A lack of trust is just one issue that Queensland state government has when it comes to dividing up monies it collects from landfill levies. Millions of dollars from the State Government’s waste management fund could flow back into communities through a proposed new government scheme as a major stakeholder demands action from ministers.
Waste and Recycling Industry Queensland (WRIQ) is urging the Queensland Government to allocate five per cent of Queensland’s waste levy ($14M) to be used as a Landfill Community Benefit Fund to support a range of community generated initiatives providing opportunities, resources and funding to some of Queensland’s most disadvantaged communities.
The recommendation is the result of a new WRIQ report, backed by key industry players, which details how the Queensland Government can create better outcomes for communities and work toward the State’s waste reduction and climate change objectives.
WRIQ CEO Mark Smith is calling on the State Government to recognise the environmental injustices faced by some communities in Queensland which have borne the brunt of short-sightedness from key decision makers over consecutive governments.
“Almost $300M was skimmed away from Queensland businesses and homes in one year of the waste levy, over 3 years that balloons out to what will likely be close to $900M,” Smith said.
“This money should be to improve outcomes for Queensland communities today and tomorrow but that’s not what is happening. What WRIQ is advocating for is 5% of these funds are allocated back to communities that are near critical sites.
“I’ve spoken to a range of community members at different events or forums and almost non-one is aware that we tax-payers are currently paying hundreds of millions into a government funding bucket has no appropriate governance or oversight measures in place.”
Smith wants better outcomes for Queenslanders from the levy fund which amounted to $294 million at the end of the 2020 financial year. Media release – WRIQ
“The State Government and related decision-makers fail to understand the critical role they play in building community confidence and trust in a vital service that is indispensable to Queensland households and the Queensland economy,” Smith said.
“The State Government should acknowledge that an unfair situation exists for both community and businesses because of short-sighted strategic planning for our State’s future needs and an outdated regulatory approach.”

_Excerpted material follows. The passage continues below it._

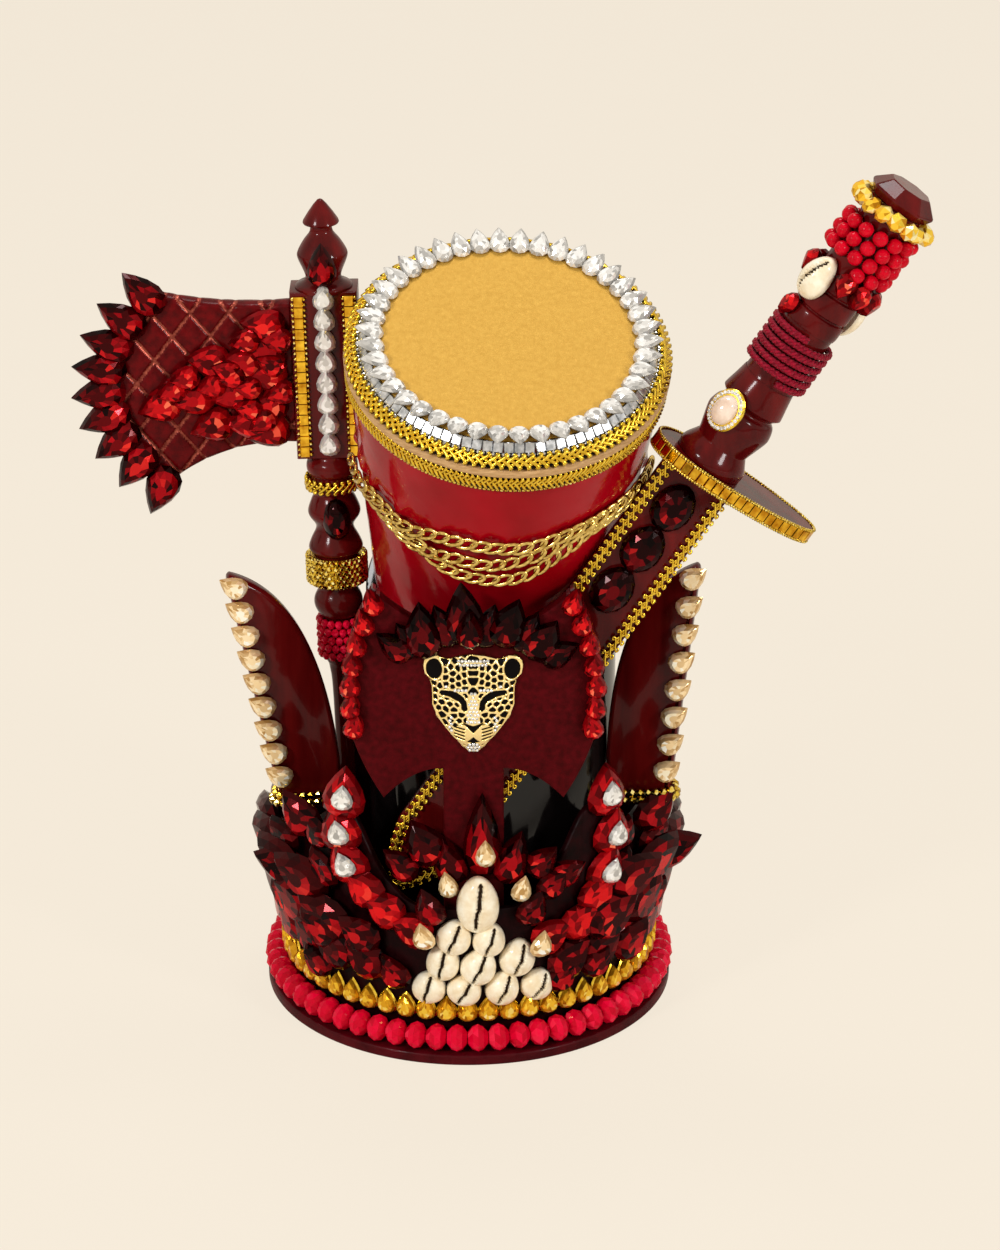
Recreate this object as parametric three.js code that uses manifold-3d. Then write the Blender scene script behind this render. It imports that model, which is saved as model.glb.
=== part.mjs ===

The WRIQ is proposing money collected in the Landfill Community Benefit Fund should not be allocated back to benefit the private sector or subside what the State Government or Local Councils are already funded to do. It should be used to benefit communities and could range from community gardens and greenspace, sponsor higher education scholarships, community events, heritage protection or restoration initiatives, fund community groups, bio-diversity or animal rehabilitation.
“This concept isn’t new. The Government already has similar programs in place like the Gambling Community Benefit Fund,” Smith said.
“What is new with what we are advocating for, is the Government to involve the community and other stakeholders in the decision making about what should be funded and for this Fund it to be run independent to the private sector and the State Government.”
Smith highlighted the recent investigation WRIQ has carried out into how State Government approached grant administration identified inconsistencies and ambiguous decision making and highlights stakeholder’s lack of trust in the processes surrounding grant administration.
“What we would like to see with the Landfill Community Benefit Fund is a fund that has independence in its decision making and not allocating money or funding back to the waste industry, to local councils or the State Government but rather funding for the community directly,” Smith said.
The WRIQ CEO also wants Queensland to improve their recycling rate which is trending down and significantly lower than other Australian states and first world countries.
“The State Government didn’t make too much noise during National Recycling Week (last week) and it’s probably because there isn’t anything to celebrate at the moment,” Smith said. “The waste levy is the centre piece of the State Government’s waste and recycling strategy and recycling rates have dropped since it was introduced.”
Queensland’s local government or municipal recycling rates are less than 31 per cent while we see rates in NSW (42 per cent), Victoria (43 per cent) higher with South Australia smashing it with some parts of that state hitting above 50 per cent recycling,” the WRIQ CEO said.
“Queensland is lagging behind the rest of the country and we cannot be here when the Olympics arrive on our door. At this rate we’ll have shiny new stadiums, brand new trains and recycling rates that belong in the 1990s.”
The WRIQ waste and recycling proposal was released on Thursday 11 November 2021, with the peak body soon to engage with other industry bodies and call on elected officials to review and submit their feedback to the proposal. actively calling industry representatives and government bodies to review and submit their feedback to the proposal.